2. 2方式導入による県から市町村への交付金
- 多子世帯に着目した項目(子どもに係る均等割の軽減措置)を設け、2方式を実施した市町村に対して、総額5億円を0~19歳の被保険者数で按分した額を交付。R4年度は1人当たり7,389円、R5年度は8,839円。
- 国はR4年度から全世帯の未就学児を対象に未就学児に係る均等割について、その5割を公費による軽減策をスタート。(国1/2、県1/4、市町村1/4)
- 市町村は、国と県からの交付金を活用して、独自の政策判断で子どもの均等割など保険税負担軽減策を実施。
- 現在、子どもの均等割減免実施は39市町村(未実施5市町村)。そのうち取手市と鹿嶋市は全額免除。また、かすみがうら市は子どもの均等割相当分を応援金として一般会計から支給して全額免除を実施するなど、各市町村の取組を拡充している。
- 2方式導入の前後(R3とR4)で、1人当たり現年度分国保税額(医療分+後期高齢者医療分)が県平均で年額88,464円が83,787円に減額。一方、6市町で負担増となった。一般会計からの法定外繰入を廃止。
3. 県民要望を受けて議会で論戦、知事答弁を引き出す
- 2方式導入前のR3年10月県議会で、2方式導入により子育て世帯(多子世帯)が値上げになることを追求し、値上げ回避策・財政措置を要求。
- 知事の答弁
▽2方式に施行した場合、市町村が国保税で集めるべき総額に影響はないが、賦課方式が変わることにより額は世帯所得や世帯構成によって変動することになる。
▽多子世帯など家族の多い世帯では、税額が高くなる傾向があると認識している。
▽R4年度については、国による未就学児に係る均等割軽減と併せて、子 ども1人当たり約2万5千円の負担軽減を図る考えである。
▽国保における子育て支援は、一義的には国が責任をもって取り組む課題であり、引き続き、対象年齢の拡充と地方負担の撤廃を要望する。
4. 現在の課題
- 市町村の国保税算定基礎となる県への納付金はR6年度800億円で、加入者1人当たり6,856円、5.1%増。県の国保財政安定化基金は24億円あり、国の指示で8億円取り崩したにもかかわらず、1億円しか活用していない。子どもの均等割をゼロにするなど負担軽減を行うべき。
- 後期高齢者医療保険料はR6年度7万円から7万8千円に11%の引き上げ。広域連合の医療給付費準備基金が過去最高の65億円あるのに、負担軽減に活用したのは半分以下の30億円のみ。

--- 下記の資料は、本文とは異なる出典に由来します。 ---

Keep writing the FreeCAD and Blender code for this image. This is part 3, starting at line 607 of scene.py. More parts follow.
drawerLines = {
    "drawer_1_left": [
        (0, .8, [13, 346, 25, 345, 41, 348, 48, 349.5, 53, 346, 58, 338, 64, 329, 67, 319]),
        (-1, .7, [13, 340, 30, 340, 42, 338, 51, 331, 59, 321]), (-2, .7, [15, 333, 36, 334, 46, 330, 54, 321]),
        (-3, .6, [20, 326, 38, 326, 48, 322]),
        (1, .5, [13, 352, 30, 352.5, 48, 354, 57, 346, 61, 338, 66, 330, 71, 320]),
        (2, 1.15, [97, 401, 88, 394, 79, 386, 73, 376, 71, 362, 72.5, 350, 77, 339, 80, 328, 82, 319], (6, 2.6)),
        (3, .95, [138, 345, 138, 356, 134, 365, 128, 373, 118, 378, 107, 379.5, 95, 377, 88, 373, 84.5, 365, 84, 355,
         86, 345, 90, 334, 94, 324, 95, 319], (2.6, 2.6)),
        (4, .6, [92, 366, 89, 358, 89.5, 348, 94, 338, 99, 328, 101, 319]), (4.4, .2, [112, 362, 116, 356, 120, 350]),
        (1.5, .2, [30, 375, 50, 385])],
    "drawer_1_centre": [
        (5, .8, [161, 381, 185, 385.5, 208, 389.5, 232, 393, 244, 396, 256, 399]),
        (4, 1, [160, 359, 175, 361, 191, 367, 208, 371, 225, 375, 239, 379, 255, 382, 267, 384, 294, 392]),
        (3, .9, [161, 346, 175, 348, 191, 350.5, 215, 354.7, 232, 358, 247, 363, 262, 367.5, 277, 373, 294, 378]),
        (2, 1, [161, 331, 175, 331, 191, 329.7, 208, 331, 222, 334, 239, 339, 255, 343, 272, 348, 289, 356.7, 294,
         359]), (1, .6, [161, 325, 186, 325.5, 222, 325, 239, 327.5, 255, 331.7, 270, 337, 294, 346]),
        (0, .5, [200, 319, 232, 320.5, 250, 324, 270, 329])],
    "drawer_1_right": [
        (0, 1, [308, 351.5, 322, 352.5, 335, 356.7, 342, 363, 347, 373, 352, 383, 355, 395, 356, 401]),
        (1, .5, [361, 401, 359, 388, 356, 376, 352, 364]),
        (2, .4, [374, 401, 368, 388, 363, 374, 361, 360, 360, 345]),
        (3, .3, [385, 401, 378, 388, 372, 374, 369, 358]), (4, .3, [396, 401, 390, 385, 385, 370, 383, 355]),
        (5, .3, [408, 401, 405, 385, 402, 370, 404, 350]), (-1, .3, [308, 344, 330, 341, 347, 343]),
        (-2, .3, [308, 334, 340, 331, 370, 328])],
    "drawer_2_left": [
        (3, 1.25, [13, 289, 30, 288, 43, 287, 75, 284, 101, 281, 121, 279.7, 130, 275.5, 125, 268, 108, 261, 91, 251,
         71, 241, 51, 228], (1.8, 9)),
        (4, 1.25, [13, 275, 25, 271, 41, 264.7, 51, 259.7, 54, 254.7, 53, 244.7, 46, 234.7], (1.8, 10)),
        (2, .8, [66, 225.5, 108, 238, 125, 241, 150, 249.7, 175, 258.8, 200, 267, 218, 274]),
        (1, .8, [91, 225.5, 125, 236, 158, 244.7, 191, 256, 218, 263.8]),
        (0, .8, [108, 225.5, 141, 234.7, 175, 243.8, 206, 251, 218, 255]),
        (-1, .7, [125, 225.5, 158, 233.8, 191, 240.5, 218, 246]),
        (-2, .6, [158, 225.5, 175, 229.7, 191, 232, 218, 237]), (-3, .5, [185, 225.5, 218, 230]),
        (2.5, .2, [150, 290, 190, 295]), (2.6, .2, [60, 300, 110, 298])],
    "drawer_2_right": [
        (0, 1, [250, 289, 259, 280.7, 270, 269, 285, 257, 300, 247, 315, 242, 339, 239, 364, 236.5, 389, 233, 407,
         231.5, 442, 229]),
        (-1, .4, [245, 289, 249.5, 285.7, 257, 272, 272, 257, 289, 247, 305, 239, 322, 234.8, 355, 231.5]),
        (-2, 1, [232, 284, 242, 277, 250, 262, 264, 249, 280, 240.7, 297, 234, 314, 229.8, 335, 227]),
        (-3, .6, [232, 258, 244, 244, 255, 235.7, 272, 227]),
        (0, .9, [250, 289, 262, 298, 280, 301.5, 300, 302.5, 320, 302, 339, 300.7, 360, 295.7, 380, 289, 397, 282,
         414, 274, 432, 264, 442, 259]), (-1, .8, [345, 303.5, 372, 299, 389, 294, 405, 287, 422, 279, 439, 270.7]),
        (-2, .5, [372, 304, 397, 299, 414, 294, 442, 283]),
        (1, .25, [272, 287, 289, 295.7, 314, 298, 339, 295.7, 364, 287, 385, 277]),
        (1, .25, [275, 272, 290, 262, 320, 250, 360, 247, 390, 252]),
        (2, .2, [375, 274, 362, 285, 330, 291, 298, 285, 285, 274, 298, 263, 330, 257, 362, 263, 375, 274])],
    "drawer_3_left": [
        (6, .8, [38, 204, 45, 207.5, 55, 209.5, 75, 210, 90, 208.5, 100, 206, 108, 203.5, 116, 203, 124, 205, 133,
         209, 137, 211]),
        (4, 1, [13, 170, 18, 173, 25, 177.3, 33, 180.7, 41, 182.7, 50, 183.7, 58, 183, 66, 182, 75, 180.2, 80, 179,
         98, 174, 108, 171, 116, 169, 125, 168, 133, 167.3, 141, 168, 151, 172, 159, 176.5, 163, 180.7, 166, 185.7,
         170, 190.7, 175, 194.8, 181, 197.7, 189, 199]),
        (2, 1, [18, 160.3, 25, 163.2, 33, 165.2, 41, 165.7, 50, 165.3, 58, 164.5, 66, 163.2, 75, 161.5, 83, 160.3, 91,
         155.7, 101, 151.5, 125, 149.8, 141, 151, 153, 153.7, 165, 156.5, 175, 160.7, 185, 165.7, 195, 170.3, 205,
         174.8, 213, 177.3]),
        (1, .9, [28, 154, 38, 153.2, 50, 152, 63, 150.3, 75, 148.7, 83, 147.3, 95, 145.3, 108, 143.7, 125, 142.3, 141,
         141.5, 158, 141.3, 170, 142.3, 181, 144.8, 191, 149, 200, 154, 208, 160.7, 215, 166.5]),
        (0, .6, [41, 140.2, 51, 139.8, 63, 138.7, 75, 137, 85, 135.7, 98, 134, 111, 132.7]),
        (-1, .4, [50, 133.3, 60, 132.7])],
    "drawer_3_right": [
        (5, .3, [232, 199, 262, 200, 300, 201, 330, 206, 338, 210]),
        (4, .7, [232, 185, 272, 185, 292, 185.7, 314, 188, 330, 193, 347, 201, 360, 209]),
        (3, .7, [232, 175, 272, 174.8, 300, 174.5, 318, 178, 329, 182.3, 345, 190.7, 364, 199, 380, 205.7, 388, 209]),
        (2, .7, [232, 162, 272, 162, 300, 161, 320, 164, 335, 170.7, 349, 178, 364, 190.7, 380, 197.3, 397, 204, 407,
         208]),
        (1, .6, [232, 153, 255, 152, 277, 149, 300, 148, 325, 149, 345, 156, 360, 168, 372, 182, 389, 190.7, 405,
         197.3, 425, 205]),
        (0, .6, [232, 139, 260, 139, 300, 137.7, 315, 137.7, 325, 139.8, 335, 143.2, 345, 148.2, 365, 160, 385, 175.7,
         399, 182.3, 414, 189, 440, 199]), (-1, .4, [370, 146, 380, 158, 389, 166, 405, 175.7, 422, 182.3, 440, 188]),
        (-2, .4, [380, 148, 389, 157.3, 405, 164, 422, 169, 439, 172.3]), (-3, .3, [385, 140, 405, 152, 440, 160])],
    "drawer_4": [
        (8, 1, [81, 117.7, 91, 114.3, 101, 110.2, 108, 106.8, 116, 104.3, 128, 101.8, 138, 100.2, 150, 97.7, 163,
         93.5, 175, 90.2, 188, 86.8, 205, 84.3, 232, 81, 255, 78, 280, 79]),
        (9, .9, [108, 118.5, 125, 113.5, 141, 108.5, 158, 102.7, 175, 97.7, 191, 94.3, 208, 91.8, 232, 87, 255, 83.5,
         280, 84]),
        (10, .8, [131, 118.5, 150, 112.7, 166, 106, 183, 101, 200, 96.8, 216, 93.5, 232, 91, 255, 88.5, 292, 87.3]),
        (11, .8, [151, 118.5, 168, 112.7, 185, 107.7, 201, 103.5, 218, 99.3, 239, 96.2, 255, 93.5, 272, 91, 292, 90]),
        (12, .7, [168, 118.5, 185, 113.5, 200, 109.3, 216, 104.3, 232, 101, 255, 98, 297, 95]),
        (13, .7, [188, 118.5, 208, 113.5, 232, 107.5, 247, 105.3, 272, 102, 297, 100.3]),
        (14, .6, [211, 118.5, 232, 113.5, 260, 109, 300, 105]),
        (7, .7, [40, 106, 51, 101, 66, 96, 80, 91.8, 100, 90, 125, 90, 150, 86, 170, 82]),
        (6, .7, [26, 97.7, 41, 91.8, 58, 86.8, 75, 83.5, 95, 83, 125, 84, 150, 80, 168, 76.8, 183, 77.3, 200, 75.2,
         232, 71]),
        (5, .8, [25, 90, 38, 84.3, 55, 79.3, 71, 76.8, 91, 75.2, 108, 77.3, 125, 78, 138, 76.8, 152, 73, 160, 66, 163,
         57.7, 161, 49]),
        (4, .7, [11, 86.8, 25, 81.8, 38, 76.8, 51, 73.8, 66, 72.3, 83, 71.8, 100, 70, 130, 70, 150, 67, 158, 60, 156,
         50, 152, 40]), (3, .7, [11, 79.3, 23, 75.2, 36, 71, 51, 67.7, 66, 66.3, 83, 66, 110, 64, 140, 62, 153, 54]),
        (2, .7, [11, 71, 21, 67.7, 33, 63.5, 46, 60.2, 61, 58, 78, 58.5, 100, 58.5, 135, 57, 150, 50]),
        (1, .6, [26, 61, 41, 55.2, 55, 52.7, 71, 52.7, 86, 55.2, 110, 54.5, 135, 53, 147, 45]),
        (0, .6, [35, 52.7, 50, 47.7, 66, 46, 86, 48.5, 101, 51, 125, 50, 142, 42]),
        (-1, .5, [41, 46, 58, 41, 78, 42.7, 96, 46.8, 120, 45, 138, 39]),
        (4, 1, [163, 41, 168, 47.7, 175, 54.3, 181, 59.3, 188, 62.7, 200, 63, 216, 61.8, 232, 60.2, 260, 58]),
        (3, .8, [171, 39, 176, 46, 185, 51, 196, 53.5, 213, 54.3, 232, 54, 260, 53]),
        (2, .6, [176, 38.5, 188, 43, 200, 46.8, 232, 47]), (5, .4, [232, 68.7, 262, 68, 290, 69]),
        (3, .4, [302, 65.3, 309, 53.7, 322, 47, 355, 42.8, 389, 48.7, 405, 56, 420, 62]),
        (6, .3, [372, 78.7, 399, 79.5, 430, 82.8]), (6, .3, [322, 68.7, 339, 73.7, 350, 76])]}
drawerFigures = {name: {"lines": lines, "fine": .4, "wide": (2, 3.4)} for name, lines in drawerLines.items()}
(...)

さらに、県の後期高齢者医療財政安定化基金は一切取り崩さない姿勢。過去に県の基金を活用したのは、民主党政権時代の1回きり。現在50億円にまで増え、これ以上積立は必要ないとして基金条例が改定されたほど。 - 負担の求め方、基金のあり方が問われる。少なくとも、基金の活用基準を見直して保険料軽減を実施させていく。
- 医療福祉(マル福)制度をさらに改善させ、医療費助成を拡充させる。とくに、小児外来について県内全市町村が高校3年生まで助成しているが、県は入院のみ高校3年生までで、外来は小学6年生にとどまっている。